GOAL: Exactly the lines from the one that contains "obj.matrix_world = Matrix.Identity(4)" to the one that contains "joint for joint", both lines included, should be copied, and no others.

DATA EXCERPT:
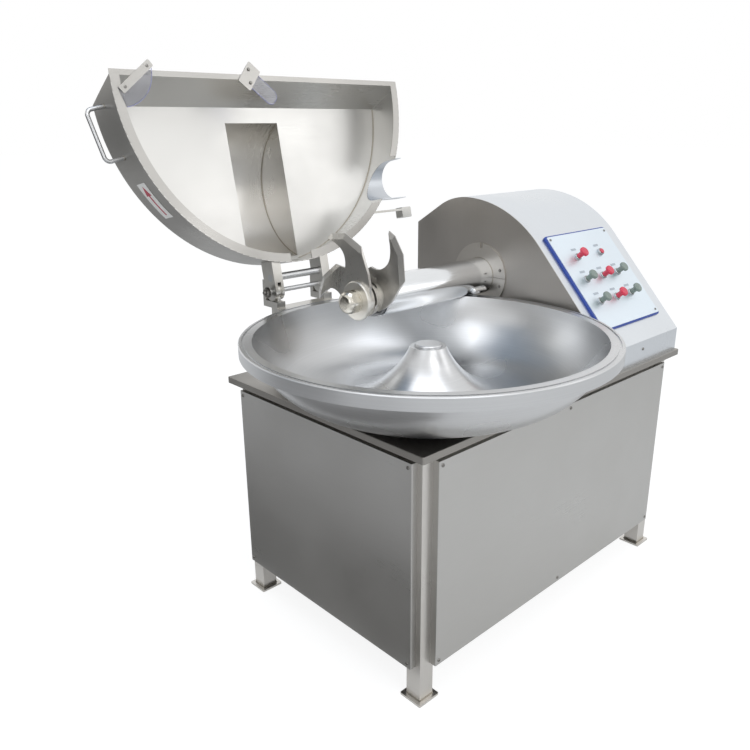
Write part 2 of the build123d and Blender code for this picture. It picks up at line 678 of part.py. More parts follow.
# ================= lid, drawn closed and then opened about its hinge =================
seat_z = rim_z + lid_seat_gap
lid_y = bowl_y - lid_centre_forward
lid_top_z = seat_z + lid_depth
front_y = bowl_y - lid_front
plate_y = bowl_y - lid_plate_front
lean_y = plate_y - front_y
far = 2 * lid_radius


def open_lid(name, shape):
    """Swing a closed lid piece to the open position and store it."""
    swing = Pos(0, hinge_y, hinge_z) * Rot(-lid_open_angle, 0, 0) * Pos(0, -hinge_y, -hinge_z)
    keep(name, swing * shape)


def behind_front(offset):
    """Everything behind the inclined front, moved back by the offset."""
    tall = lid_depth + 40.0
    slant = lean_y / lid_depth
    y0 = front_y + offset
    low = (bowl_x - far, y0 - 20 * slant, seat_z - 20)
    high = (bowl_x - far, y0 + tall * slant, seat_z + tall)
    corners = [low, high, (bowl_x - far, y0 + far, seat_z + tall), (bowl_x - far, y0 + far, seat_z - 20)]
    lines = [Line(a, b) for a, b in zip(corners, corners[1:] + corners[:1])]
    return extrude(make_face(lines), amount=2 * far, dir=(1, 0, 0))


in_r = lid_radius - lid_sheet
front_offset = lid_sheet * sqrt(1 + (lean_y / lid_depth) ** 2)
full = drum_z(lid_radius, seat_z, lid_top_z, bowl_x, lid_y) & behind_front(0)
core = drum_z(in_r, seat_z, lid_top_z, bowl_x, lid_y)
inside = drum_z(in_r, seat_z, lid_top_z - lid_sheet, bowl_x, lid_y) & behind_front(front_offset)
saddle_r = tube_radius + saddle_clearance
cut = drum_x(saddle_r, bowl_x + 100, bowl_x + far, knife_y, knife_z)
cut = cut + box(bowl_x + 100, bowl_x + far, knife_y - saddle_r, knife_y + saddle_r, seat_z - 1, knife_z)
open_lid("lid_wall", full - core - cut)

hood_r = blade_tip_radius + hood_clearance
hood_x0 = bowl_x - hood_left
hood_x1 = bowl_x + hood_right
hood_inside = drum_x(hood_r, hood_x0 + lid_sheet, hood_x1 - lid_sheet, knife_y, knife_z)
plate_slab = box(bowl_x - far, bowl_x + far, 0, 2 * far, lid_top_z - lid_sheet, lid_top_z)
open_lid("lid_top_plate", (full & core & plate_slab) - hood_inside)
lip = box(bowl_x - far, bowl_x + far, front_y - lid_lip_width, front_y + front_offset, seat_z, seat_z + lid_sheet)
lip = (lip & drum_z(lid_radius, seat_z, lid_top_z, bowl_x, lid_y)) - (full - core)
skirt = ((full & core) - behind_front(front_offset)) - plate_slab
open_lid("lid_front_skirt", skirt + lip)

ring = drum_z(in_r, seat_z, seat_z + lid_flange_thickness, bowl_x, lid_y)
ring = (ring - drum_z(lid_radius - lid_flange_width, seat_z, lid_top_z, bowl_x, lid_y)) & behind_front(front_offset)
ring = ring - box(bowl_x - blade_notch, bowl_x + blade_notch, knife_y, knife_y + far, seat_z, lid_top_z)
gap_half = saddle_r + saddle_flange_gap
ring = ring - box(bowl_x + 100, bowl_x + far, knife_y - gap_half, knife_y + gap_half, seat_z, lid_top_z)
open_lid("lid_rim_flange", ring)

hood = drum_x(hood_r + lid_sheet, hood_x0, hood_x1, knife_y, knife_z) - hood_inside
hood = hood & box(hood_x0, hood_x1, 0, 2 * far, lid_top_z, lid_top_z + far)
open_lid("knife_hood", hood)

outside = drum_z(lid_radius, seat_z - 50, lid_top_z, bowl_x, lid_y)
arch_r = saddle_r + lid_sheet
saddle_x0 = bowl_x + sqrt(lid_radius ** 2 - (knife_y + arch_r - lid_y) ** 2) - 20.0
saddle_x1 = housing_x0 - saddle_end_gap
saddle = drum_x(arch_r, saddle_x0, saddle_x1, knife_y, knife_z)
saddle = saddle + box(saddle_x0, saddle_x1, knife_y - arch_r, knife_y + arch_r, seat_z, knife_z)
above_seat = box(saddle_x0, saddle_x1, 0, far, seat_z, lid_top_z + far)
open_lid("shaft_saddle", (saddle & above_seat) - cut - outside)

reach = lid_radius + handle_stand_off
half_grip = handle_length / 2
start = lid_radius - 20.0
grip_points = [(start, -half_grip), (reach, -half_grip), (reach, half_grip), (start, half_grip)]
grip_path = FilletPolyline(*grip_points, radius=handle_bend)
grip = sweep(Plane(origin=(start, -half_grip, 0), z_dir=(1, 0, 0)) * Circle(handle_rod_radius), path=grip_path)
grip_z = seat_z + handle_height
grip = Pos(bowl_x, lid_y, grip_z) * Rot(0, 0, handle_angle) * grip
open_lid("lid_handle", grip - outside)

# Hinge ears welded to the back of the lid wall, two plates each side of each lug.
rod_dy = -tie_rod_offset * sin(radians(lid_open_angle))
rod_dz = tie_rod_offset * cos(radians(lid_open_angle))
pin_bore = drum_x(hinge_pin_radius + running_clearance, 0, far, hinge_y, hinge_z)
rod_reach = lug_offset + arm_width / 2
tie_rod = drum_x(tie_rod_radius, bowl_x - rod_reach, bowl_x + rod_reach, hinge_y + rod_dy, hinge_z + rod_dz)
ear_start = lid_y + lid_radius * cos(radians(20.0))
swing_radius = tongue_radius + 1.0
ears = []
for side in (-1, 1):
    middle = bowl_x + side * lug_offset
    x0 = middle - arm_width / 2
    x1 = middle + arm_width / 2
    ear = box(x0, x1, ear_start, hinge_y, hinge_z - arm_half_depth, hinge_z + arm_half_depth)
    ear = ear + drum_x(arm_half_depth, x0, x1, hinge_y, hinge_z)
    half_slot = tongue_width / 2 + knuckle_gap
    slot = drum_x(swing_radius, middle - half_slot, middle + half_slot, hinge_y, hinge_z)
    below = box(middle - half_slot, middle + half_slot, hinge_y - swing_radius, hinge_y + 80, hinge_z - 80, hinge_z)
    behind = box(middle - half_slot, middle + half_slot, hinge_y, hinge_y + 80, hinge_z - 80, hinge_z + 80)
    ears.append(ear - outside - pin_bore - tie_rod - slot - below - behind)
open_lid("lid_hinge_ears", Compound(ears))
open_lid("lid_tie_rod", tie_rod)

# Safety switch actuator: a block on an arm from the lid wall.
block_x1 = housing_x0 - block_end_gap
block_x0 = block_x1 - block_length
block_mid_y = bowl_y + block_y
block = box(block_x0, block_x1, block_mid_y - block_width / 2, block_mid_y + block_width / 2, seat_z, seat_z + block_height)
block = fillet(block.edges().filter_by(Axis.Z), 4.0)
arm_y = block_mid_y - block_width / 2 + 5.0
arm_x0 = bowl_x + sqrt(lid_radius ** 2 - (arm_y + block_arm_width - lid_y) ** 2) - 15.0
arm = box(arm_x0, block_x0, arm_y, arm_y + block_arm_width, seat_z, seat_z + block_arm_thickness)
open_lid("lid_switch_block", block + (arm - outside))

# Clear splash guards under the lid's front edge, each held by a clamping bar.
sheet_z0 = seat_z - guard_sheet_thickness
bar_z0 = sheet_z0 - guard_bar_thickness
bar_ax = bowl_x - lid_radius + 29.0
bar_ay = bowl_y - lid_front + 52.0
bar_bx = bar_ax + 118.0
bar_by = bar_ay - 91.0
bar_length = sqrt((bar_bx - bar_ax) ** 2 + (bar_by - bar_ay) ** 2)
bar_turn = degrees(atan2(bar_by - bar_ay, bar_bx - bar_ax))
bar = Box(bar_length, guard_bar_width, guard_bar_thickness, align=(Align.MIN, Align.CENTER, Align.MIN))
bar = Pos(bar_ax, bar_ay, bar_z0) * Rot(0, 0, bar_turn) * fillet(bar.edges().filter_by(Axis.Z), 5.0)
clamp_place = Pos(bowl_x - 108.0, bowl_y - 80.0, 0) * Rot(0, 0, guard_strip_turn)
clamp = box(-28, 28, -44, 44, bar_z0, sheet_z0)
clamp = clamp_place * fillet(clamp.edges().filter_by(Axis.Z), 5.0)
open_lid("guard_bars", Compound([bar, clamp]))
strip = box(-28, guard_strip_length, -28, 28, sheet_z0, seat_z)
strip = fillet(strip.edges().filter_by(Axis.Z).group_by(Axis.X)[-1], 24.0)
corner_start = (0, -guard_bar_width / 2, sheet_z0)
corner_end = (bar_length, -guard_bar_width / 2, sheet_z0)
corner_high = (bar_length, 0, sheet_z0)
corner_low = (-22.0, 46.0, sheet_z0)
bulge = (bar_length * 0.52, 56.0, sheet_z0)
corner_lines = [
    Line(corner_start, corner_end),
    Line(corner_end, corner_high),
    ThreePointArc(corner_high, bulge, corner_low),
    Line(corner_low, corner_start),
]
corner_sheet = extrude(make_face(corner_lines), amount=guard_sheet_thickness, dir=(0, 0, 1))
corner_sheet = Pos(bar_ax, bar_ay, 0) * Rot(0, 0, bar_turn) * corner_sheet
open_lid("guard_strip", Compound([clamp_place * strip, corner_sheet]))

# ================= lid hinge on the deck =================
half_pin = hinge_pin_reach
pin = drum_x(hinge_pin_radius, bowl_x - half_pin, bowl_x + half_pin, hinge_y, hinge_z)
for x in (bowl_x - half_pin - 8.0, bowl_x + half_pin):
    pin = pin + drum_x(hinge_pin_head, x, x + 8.0, hinge_y, hinge_z)
keep("hinge_pin", pin)
pedestal_x0 = bowl_x - lug_offset - arm_width / 2
pedestal_x1 = bowl_x + lug_offset + arm_width / 2
shell = box(pedestal_x0, pedestal_x1, pedestal_front_y, deck_y1, deck_top_z, pedestal_top_z)
shell = fillet(shell.edges().filter_by(Axis.Z), 8.0)
wall = pedestal_wall
hollow = box(pedestal_x0 + wall, pedestal_x1 - wall, pedestal_front_y + wall, deck_y1 - wall, deck_top_z - 1, pedestal_top_z - wall)
flange_top = deck_top_z + pedestal_flange
shell = shell + box(pedestal_x0 - 14, pedestal_x1 + 14, deck_y1 - 71, deck_y1, deck_top_z, flange_top)
pedestal = shell - hollow
arm_y0 = hinge_y - arm_half_depth
arm_y1 = hinge_y + arm_half_depth
post_top = hinge_z - arm_half_depth - 2.0
for side in (-1, 1):
    middle = bowl_x + side * lug_offset
    x0 = middle - arm_width / 2
    x1 = middle + arm_width / 2
    tongue_x0 = middle - tongue_width / 2
    tongue_x1 = middle + tongue_width / 2
    post = box(x0, x1, arm_y0, arm_y1 + stop_thickness, pedestal_top_z, post_top)
    tongue = box(tongue_x0, tongue_x1, hinge_y - tongue_radius * 0.8, hinge_y + tongue_radius * 0.8, post_top, hinge_z)
    tongue = tongue + drum_x(tongue_radius, tongue_x0, tongue_x1, hinge_y, hinge_z)
    stop = box(x0, x1, arm_y1, arm_y1 + stop_thickness, post_top, hinge_z + stop_height)
    reach = arm_half_depth + stop_gap
    ear_room = box(x0 - 1, x1 + 1, -4 * reach, 0, -reach, reach) + drum_x(reach, x0 - 1, x1 + 1, 0, 0)
    stop = stop - Pos(0, hinge_y, hinge_z) * Rot(-lid_open_angle, 0, 0) * ear_room
    pedestal = pedestal + ((post + tongue - pin_bore) + stop)
keep("hinge_pedestal", pedestal)

os.makedirs("parts", exist_ok=True)
for name, shape in parts.items():
    export_step(shape, "parts/" + name + ".step")
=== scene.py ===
"""Meat bowl cutter, dressed in its real metals, plastics and fasteners and set in a plain studio."""
import json
from math import asin, cos, pi, radians, sin, sqrt

import bpy
from mathutils import Matrix, Vector


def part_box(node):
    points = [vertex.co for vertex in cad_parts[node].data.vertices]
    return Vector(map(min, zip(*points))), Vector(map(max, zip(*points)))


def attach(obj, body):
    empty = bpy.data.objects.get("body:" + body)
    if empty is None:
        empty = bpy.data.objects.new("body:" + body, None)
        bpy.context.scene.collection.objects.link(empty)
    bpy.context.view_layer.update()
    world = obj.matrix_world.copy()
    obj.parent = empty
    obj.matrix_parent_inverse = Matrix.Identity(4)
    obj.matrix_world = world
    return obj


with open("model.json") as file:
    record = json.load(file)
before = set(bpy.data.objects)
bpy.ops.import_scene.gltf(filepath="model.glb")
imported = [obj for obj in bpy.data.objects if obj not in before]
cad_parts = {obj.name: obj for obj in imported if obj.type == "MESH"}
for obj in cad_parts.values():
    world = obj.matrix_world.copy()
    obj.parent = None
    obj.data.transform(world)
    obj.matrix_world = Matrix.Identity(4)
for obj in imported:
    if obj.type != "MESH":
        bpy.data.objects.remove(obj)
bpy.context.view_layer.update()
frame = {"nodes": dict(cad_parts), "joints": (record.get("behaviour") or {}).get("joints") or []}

nodes = frame["nodes"]
joints = {joint["name"]: joint for joint in frame["joints"]}

# ---- Camera ----
# It stands off the machine's front-left corner at about eye height, turned to the right and
# tipped slightly down, with a fairly wide lens and everything in focus.
camera_place = (-1.4517, -1.3611, 1.7774)
camera_pitch = 0.3226              # this and the next two in radians
camera_yaw = 0.7488
camera_roll = -0.0091
film_width = 36.0                  # this and the next in millimetres
lens_length = 35.52
level = cos(camera_pitch)
view_ahead = Vector((level * sin(camera_yaw), level * cos(camera_yaw), -sin(camera_pitch)))
view_right = Vector((cos(camera_yaw), -sin(camera_yaw), 0.0))
view_up = view_right.cross(view_ahead)
rolled_right = view_right * cos(camera_roll) + view_up * sin(camera_roll)
rolled_up = view_up * cos(camera_roll) - view_right * sin(camera_roll)
camera = bpy.data.objects.new("camera", bpy.data.cameras.new("camera"))
bpy.context.scene.collection.objects.link(camera)
camera.data.sensor_width = film_width
camera.data.lens = lens_length
camera.data.clip_end = 200.0
camera_turn = Matrix((rolled_right, rolled_up, -view_ahead)).transposed().to_4x4()
camera.matrix_world = Matrix.Translation(camera_place) @ camera_turn
bpy.context.scene.camera = camera
bpy.context.scene.view_settings.view_transform = "Standard"


# ---- Studio ----
# A white room: pale floor that keeps the machine's shadow, white all round, and cards beside
# the lens that give the steel something darker to mirror.
def colour(code):
    """sRGB hex code as linear RGBA."""
    parts = [int(code[i:i + 2], 16) / 255 for i in (1, 3, 5)]
    return tuple(c / 12.92 if c <= 0.04045 else ((c + 0.055) / 1.055) ** 2.4 for c in parts) + (1.0,)


def add(tree, kind, settings=None, **sockets):
    """Add one node; sockets, by name or as i and a number, take a value or another node's output."""
    made = tree.nodes.new(kind)
    for key, value in (settings or {}).items():
        setattr(made, key, value)
    for key, value in sockets.items():
        number = key[1:] if key[0] == "i" and key[1:].isdigit() else None
        socket = made.inputs[int(number)] if number else made.inputs[key.replace("_", " ")]
        if isinstance(value, bpy.types.NodeSocket):
            tree.links.new(value, socket)
        else:
            socket.default_value = value
    return made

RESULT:
    obj.matrix_world = Matrix.Identity(4)
for obj in imported:
    if obj.type != "MESH":
        bpy.data.objects.remove(obj)
bpy.context.view_layer.update()
frame = {"nodes": dict(cad_parts), "joints": (record.get("behaviour") or {}).get("joints") or []}

nodes = frame["nodes"]
joints = {joint["name"]: joint for joint in frame["joints"]}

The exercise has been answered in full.